If any of the information on file for a Beneficial Owners changes, then a Reporting Entity has thirty days to update the information. A Reporting Entity has an obligation to ensure the information it has for a Beneficial Owner is current.

 

If an entity is excluded from the reporting requirements (see below), no action is required to affirm such exclusion or exemption. If a Reporting Entity becomes eligible for an exemption subsequent to a required registration, then it must file an updated report to inform FinCEN of the exemption.

 

In the event of an incorrect report, a corrected report must be filed within thirty days of discovery of the inaccuracy.
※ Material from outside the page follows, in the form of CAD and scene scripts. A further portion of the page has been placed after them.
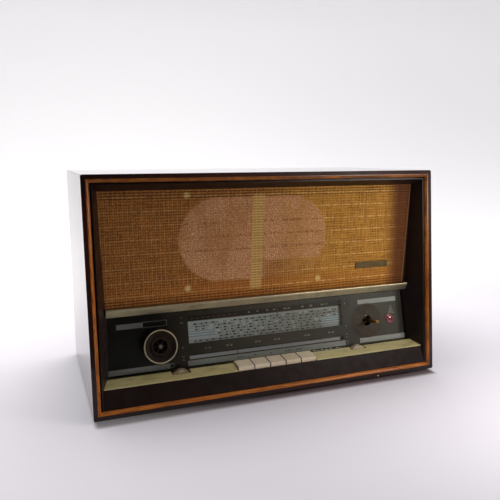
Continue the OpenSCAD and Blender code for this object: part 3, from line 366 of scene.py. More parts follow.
# %% The golden bead
def bead_wood():
    f = Finish("golden_bead", roughness=0.46, Coat_Weight=0.15, Coat_Roughness=0.2, Specular_IOR_Level=0.2)
    x, _, z = f.axes()
    # The grain runs along the bead, so it turns at the corners
    side_x = 286.5
    upright = f.sum("GREATER_THAN", f.sum("ABSOLUTE", x), side_x)
    lying = f.spots((45, 1.6, 1.6), detail=4)
    standing = f.spots((1.6, 1.6, 45), detail=4)
    grain = f.mix(upright, lying, standing)
    worn = f.remap(f.spots(26, detail=4), 0.42, 0.66)
    wood = f.mix(f.remap(grain, 0.34, 0.66), (118, 60, 16), (190, 108, 30))
    # Its right side and its top are painted darker: painted shade
    shaded = f.sum("MAXIMUM", f.remap(x, 270, 292, 0.0, 0.5), f.remap(z, 335, 346, 0.0, 0.6))
    wood = f.mix(shaded, wood, (78, 42, 14))
    f.colour(f.mix(f.times(worn, 0.3), wood, (206, 126, 42)))
    f.put(f.remap(worn, 0, 1, 0.32, 0.48), "Roughness")
    f.relief(grain, 0.12, 0.35)
    return f.material


# %% Plain boards: the baffle, and the pressed board of the back
def baffle_wood():
    f = Finish("baffle_ply", roughness=0.7)
    _, y, _ = f.axes()
    layers = f.remap(f.spots((300, 1.1, 300), detail=1), 0.42, 0.58)
    face = f.mix(f.remap(f.spots((9, 200, 150), detail=5)), (176, 140, 96), (206, 174, 128))
    edge = f.mix(layers, (122, 86, 54), (196, 160, 112))
    # The layers show on the cut edges alone
    middle_y = -104
    off = f.sum("ABSOLUTE", f.minus(y, middle_y))
    f.colour(f.mix(f.remap(off, 3.0, 3.9), edge, face))
    f.relief(f.spots((0.8, 60, 30), detail=3), 0.1, 0.3)
    return f.material


def pressed_board():
    f = Finish("pressed_board", roughness=0.66)
    fibres = f.spots((1.6, 1.6, 0.7), detail=6, rough=0.7)
    patches = f.remap(f.spots(70, detail=3), 0.35, 0.65)
    board = f.mix(f.remap(fibres, 0.35, 0.68), (66, 44, 28), (112, 80, 52))
    f.colour(f.mix(f.times(patches, 0.35), board, (92, 62, 40)))
    f.rough(fibres, 0.55, 0.8)
    f.relief(fibres, 0.12, 0.5)
    f.relief(f.spots((2.2, 40, 2.2), detail=0), 0.08, 0.25)
    return f.material


# %% [markdown]
# ## Paint and metal
# The sloping surround and the rail below it are sprayed in a satin dark brown, which shows a fine orange
# peel. The grille bar is champagne anodised and drawn along its length, and the ring of the knob is drawn
# round, with its outer side painted dark. The ledge is sheet metal in a thick cream paint that has yellowed.
# Inside are plated steel, brass and soft iron.

# %% Satin paint and the cream ledge
def satin_paint():
    f = Finish("satin_brown", roughness=0.36, Coat_Weight=0.1, Coat_Roughness=0.2, Specular_IOR_Level=0.2)
    patches = f.remap(f.spots(60, detail=4))
    f.colour(f.mix(patches, (23, 13, 12), (34, 20, 18)))
    f.rough(f.spots(14, detail=5), 0.28, 0.42)
    f.relief(f.spots(1.4, detail=1), 0.03, 0.5)
    return f.material


def cream_paint():
    f = Finish("ledge_cream", roughness=0.36, Coat_Weight=0.3, Coat_Roughness=0.2)
    grime = f.remap(f.spots((30, 8, 8), detail=5), 0.45, 0.72)
    paint = f.mix(f.remap(f.spots(120, detail=2)), (178, 165, 111), (192, 181, 129))
    f.colour(f.mix(f.times(grime, 0.55), paint, (128, 114, 74)))
    f.put(f.remap(grime, 0, 1, 0.32, 0.5), "Roughness")
    f.relief(f.spots(1.1, detail=2), 0.02, 0.4)
    return f.material


# %% Metals
def drawn_metal(name, dark, light, run, roughness):
    """Metal with fine lines; run is their size in mm on each axis, roughness its least and most."""
    f = Finish(name, roughness=roughness[0], Metallic=1.0)
    lines = f.spots(run, detail=4, rough=0.6)
    stain = f.remap(f.spots(22, detail=5), 0.4, 0.72)
    bright = f.mix(f.remap(lines), dark, light)
    f.colour(f.mix(f.times(stain, 0.35), bright, tuple(round(c * 0.72) for c in dark)))
    f.put(f.remap(f.sum("ADD", lines, f.times(stain, 0.3)), 0.3, 0.9, *roughness), "Roughness")
    f.relief(lines, 0.01, 0.5)
    return f.material


def painted_metal(name, dark, light, size, roughness):
    """Sprayed paint; size is that of its clouds in millimetres."""
    f = Finish(name, roughness=roughness)
    cloud = f.remap(f.spots(size, detail=5), 0.32, 0.68)
    f.colour(f.mix(cloud, dark, light))
    f.rough(f.spots(9, detail=4), roughness - 0.08, roughness + 0.1)
    f.relief(f.spots(1.2, detail=2), 0.03, 0.4)
    return f.material


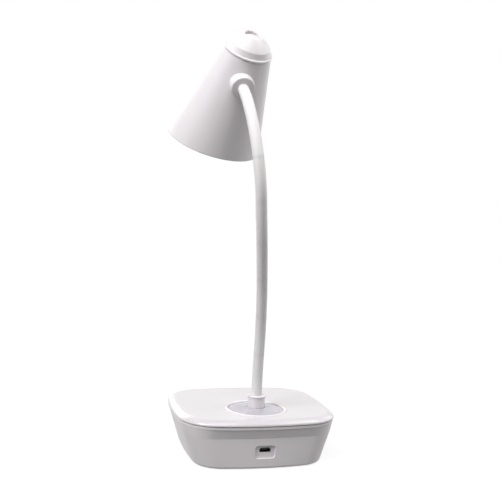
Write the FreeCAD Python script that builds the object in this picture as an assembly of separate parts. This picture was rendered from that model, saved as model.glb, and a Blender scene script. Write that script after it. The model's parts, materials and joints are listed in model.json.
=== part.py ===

If such amended report is filed within ninety days of the original (inaccurate) report, it will be deemed properly filed for the purpose of avoiding penalties.

 

Penalties

A Reporting Entity may be charged with civil or criminal penalties, or both for failure to comply with the CTA.

Penalties may be incurred by:

    • A willful provision of false or fraudulent information regarding beneficial ownership,

    • A willful failure to comply with the reporting requirements of the CTA, or

    • A willful failure to update beneficial ownership information as required by the CTA (the 90 day limit discussed above.)

FinCEN may impose civil penalties for the above infractions up the amount of $500 per day.

Per 380(g)(4) a person fails their reporting requirements if:

    • such entity is required, pursuant to title 31, United States Code, section 5336, or its implementing regulations, to report information to FinCEN;

    • the reporting company fails to report such information to FinCEN; and

    • such person either causes the failure, or is a senior officer of the entity at the time of the failure.


[i] https://www.federalregister.gov/d/2022-21020/p-357

Proposed 31 CFR 1010.380(f)(8) would define “senior officer” to mean any individual holding the position or exercising the authority of a president, secretary, treasurer, chief financial officer, general counsel, chief executive officer, chief operating officer, or any other officer, regardless of official title, who performs a similar function.